I want to lace a Schwinn S2 rim using a Bendix 2 speed kickback automatic. Can I use the standard 10 5/8 spoke or do I have buy a special spoke


----------



## rhenning (Dec 1, 2016)

Lots of good spoke calculators on the net.  Run the numbers and see.  To many variables to just guess.  Roger


----------



## dla (Dec 1, 2016)

Yes, 10 5/8" cross four.


----------



## STIKSHIFTER (Dec 1, 2016)

I just did the exact same thing and needed a 10 1/4" spoke.  Bendix 2 speed yellow band hub in a 26" S-2 hoop.  That hub has a large flange.  A 10-5/8" will be too long.


----------



## GTs58 (Dec 1, 2016)

STIKSHIFTER said:


> I just did the exact same thing and needed a 10 1/4" spoke.  Bendix 2 speed yellow band hub in a 26" S-2 hoop.  That hub has a large flange.  A 10-5/8" will be too long.




Three cross or four?


----------



## keith kodish (Dec 1, 2016)

Yup. Same length as a standard hub.

Sent from my SM-G900P using Tapatalk


----------



## WES PINCHOT (Dec 1, 2016)

BIG DIFF IF SPOKING 26 INCH RIMS WITH 3 CROSSOVER OR 4 CROSS OVER!
CORRECT CROSS OVER 4 FOR 10 5/8 IN S-2 FOR 26 INCH RIMS.  
CROSS OVER 3 AND THE SPOKES WILL BE TOO LONG.

CORRECT CROSS OVER 3 FOR 10 5/8 IN S-7 FOR 26 INCH RIMS . 
CROSS OVER 4 AND THE SPOKES WILL BE TOO SHORT.

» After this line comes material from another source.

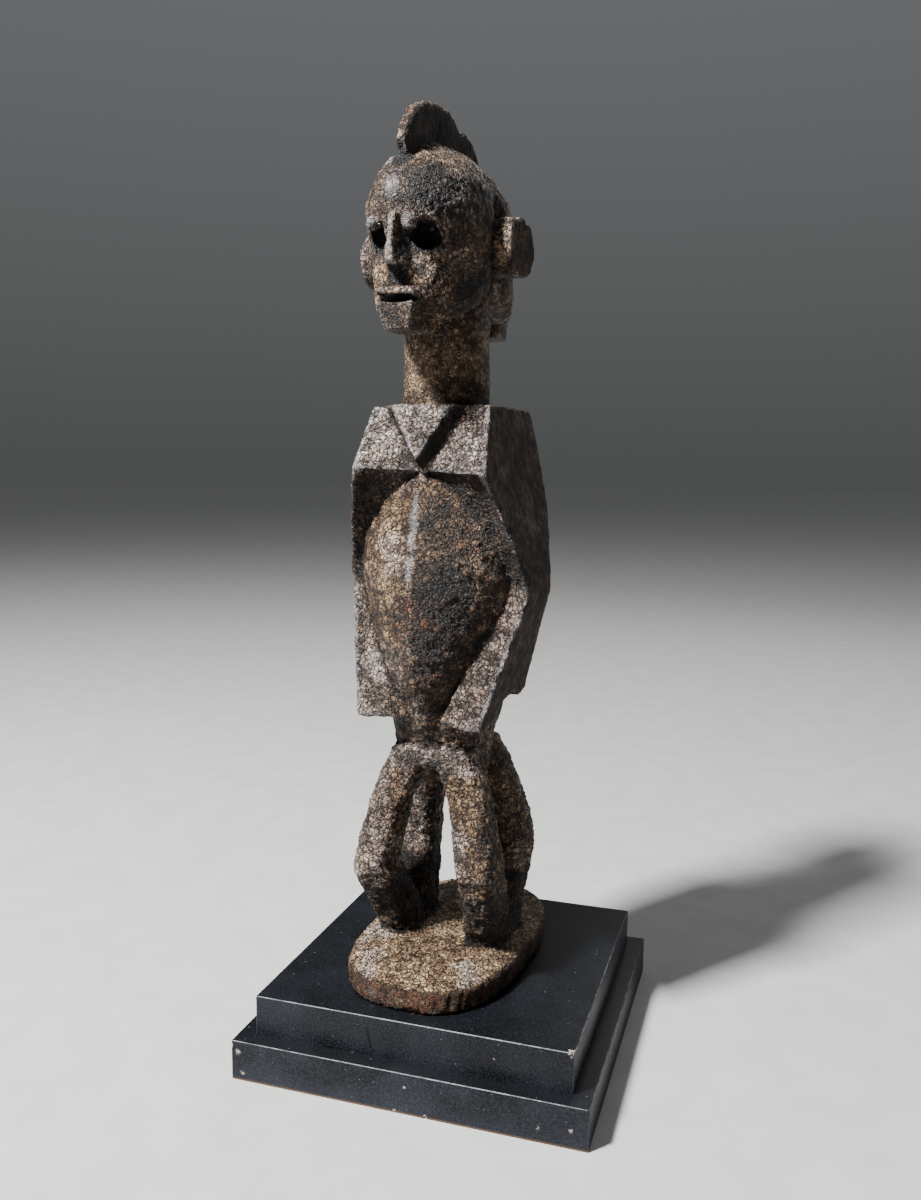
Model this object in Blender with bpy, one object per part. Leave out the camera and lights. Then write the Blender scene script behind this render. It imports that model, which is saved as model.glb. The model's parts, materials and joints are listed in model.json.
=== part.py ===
"""Two-faced standing figure, carved from one block of wood, on a stepped black plinth.

Sizes are in millimetres and become metres in one place, `MM`. The figure is drawn in its own
coordinates: x across the body, y from the front face (-y) to the rear face (+y), z up from the
underside of its base slab. The rear repeats the front's forms with sizes of its own where a pair
of sizes is named. The part's origin is the middle of the plinth's underside.
"""

import math

import bmesh
import bpy
from mathutils import Matrix, Vector

MM = 0.001
GAP = 0.3

# Plinth: two square steps.
LOWER_SIDE = 175.6
LOWER_HEIGHT = 20.0
UPPER_SIDE = 158.0
UPPER_HEIGHT = 19.7
PLINTH_EDGE = 0.8

# Where the figure stands on the plinth, and how it is turned, in degrees.
FIGURE_X = -6.0
FIGURE_Y = -2.0
FIGURE_TURN = -4.63

# How far the carving's middle wanders sideways: height and shift, from the slab to the crest.
BODY_DRIFT = ((0.0, 2.5), (17.0, 2.3), (60.0, 0.0), (100.0, -1.4), (118.0, -2.4), (140.0, -1.0))
HEAD_DRIFT = ((280.0, -2.5), (305.0, -2.6), (345.0, -3.6), (430.0, -5.0))
PANEL_SHIFT = -2.6
# How much lower the arms hang for each millimetre towards +x.
SIDE_DROP = -0.042

# Base slab.
SLAB_HALF_WIDTH = 43.2
SLAB_HALF_DEPTH = 69.0
SLAB_POWER = 2.7
SLAB_RIM = 12.5
SLAB_CROWN = 15.5

# Legs: height, middle across, middle in depth, half width, half depth.
LEG_STATIONS = (
    (8.0, 24.0, 7.0, 10.0, 14.0),
    (16.0, 24.0, 7.5, 10.0, 14.5),
    (30.0, 25.4, 12.5, 10.0, 15.5),
    (45.0, 27.6, 20.0, 10.2, 14.5),
    (56.0, 28.2, 25.5, 10.7, 13.5),
    (70.0, 26.2, 24.5, 10.6, 12.5),
    (88.0, 22.4, 21.0, 10.4, 12.0),
    (104.0, 17.0, 17.5, 10.6, 12.0),
    (116.0, 12.5, 14.5, 10.0, 11.5),
)
KNEE_HEIGHT = 56.0
# How one leg departs from the others, by side and face: knee raised, knee out, thigh in.
LEG_CHARACTER = {
    (-1, -1): (-3.5, 1.2, 2.2),
    (1, -1): (0.0, 0.0, 0.0),
    (-1, 1): (0.0, -1.5, 2.0),
    (1, 1): (3.0, -0.6, 0.0),
}

# Pelvis and waist: height, half width, half depth.
PELVIS_STATIONS = (
    (99.5, 21.0, 19.0),
    (102.5, 23.5, 22.0),
    (108.0, 24.0, 23.0),
    (116.0, 24.0, 23.5),
    (122.0, 25.0, 25.0),
    (134.0, 28.0, 28.0),
    (150.0, 29.0, 24.0),
)
BAR_HEIGHT = 112.0
BAR_RADIUS = 7.0
BAR_DEPTH = 21.0
BAR_HALF_LENGTH = 15.0

# Shoulder block and arms: height, half width, then the depth of the outer edge and of the
# hollow inside it, first to the front and then to the rear.
HAND_SLOPE = 0.16
ARM_STATIONS = (
    (131.5, 33.4, 37.6, 37.6, 29.5, 29.5),
    (136.0, 33.9, 38.0, 38.0, 30.0, 30.0),
    (197.0, 48.3, 16.3, 16.3, 18.0, 18.0),
    (204.0, 47.9, 18.8, 17.0, 20.4, 18.0),
    (228.0, 42.6, 30.6, 25.5, 33.0, 27.0),
    (253.2, 34.7, 42.8, 35.5, 45.7, 38.0),
    (254.3, 34.6, 42.9, 36.5, 45.8, 39.0),
    (286.0, 30.9, 27.2, 25.5, 31.6, 29.5),
)
MIDDLE_HOLLOW = 0.8
ARM_DRIFT = ((131.5, -1.5), (197.0, 0.0))
SHOULDER_TOP = 286.0
PLATE_BOTTOM = 254.3
PLATE_TOP_DEPTH = (27.1, 31.5)
PLATE_BOTTOM_DEPTH = (42.8, 45.7)
PLATE_MIDDLE_TOP = (24.5, 28.5)
PLATE_MIDDLE_BOTTOM = (31.5, 34.5)
PLATE_TOP_WIDTH = 30.8
PLATE_BOTTOM_WIDTH = 34.5
PANEL_TOP_WIDTH = 20.5
PANEL_FACE_WIDTH = 16.0
PANEL_RISE = 6.0

# Recess between the forearms, below the belly's broadest line.
RECESS_DEPTH = 25.0
RECESS_SHIFT = 1.5
RECESS_OUTLINE = ((7.5, 122.0), (8.2, 131.0), (11.5, 139.0), (15.5, 150.0), (17.6, 155.4), (6.0, 163.0))
RECESS_REACH = 60.0
NOTCH_OUTLINE = (
    (-24.0, 118.0), (-21.0, 134.0), (-12.0, 141.5), (10.0, 143.5), (16.5, 141.5), (17.5, 118.0),
)
NOTCH_INNER = 29.0
NOTCH_OUTER = 60.0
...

THE DIAMETER OF THE HUB FLANGES WILL NOT REQUIRE CHANGE IN SPOKE LENGTH.


----------



## juanitasmith13 (Dec 1, 2016)

@ sauley Do you understand 'cross-overs'? GTs58 and WES Pinchot do... I used 10 5/8" spokes, 3 crosses, for my red band 26" S7 rims on my early 60's Jag. As a rule; I've found S2 rims were 4 crosses from the factory and S7 rims were 3 crosses.


----------



## sauley (Dec 2, 2016)

Thanks guys...........you have been very helpful


----------



## STIKSHIFTER (Dec 2, 2016)

GTs58 said:


> Three cross or four?



I checked with my wheel guy who said he did a cross 3 on the S-2 rim and the 10 1/4" spoke worked perfectly.  Here's a photo...
This is all great information to store in the memory banks.  Thanks!


----------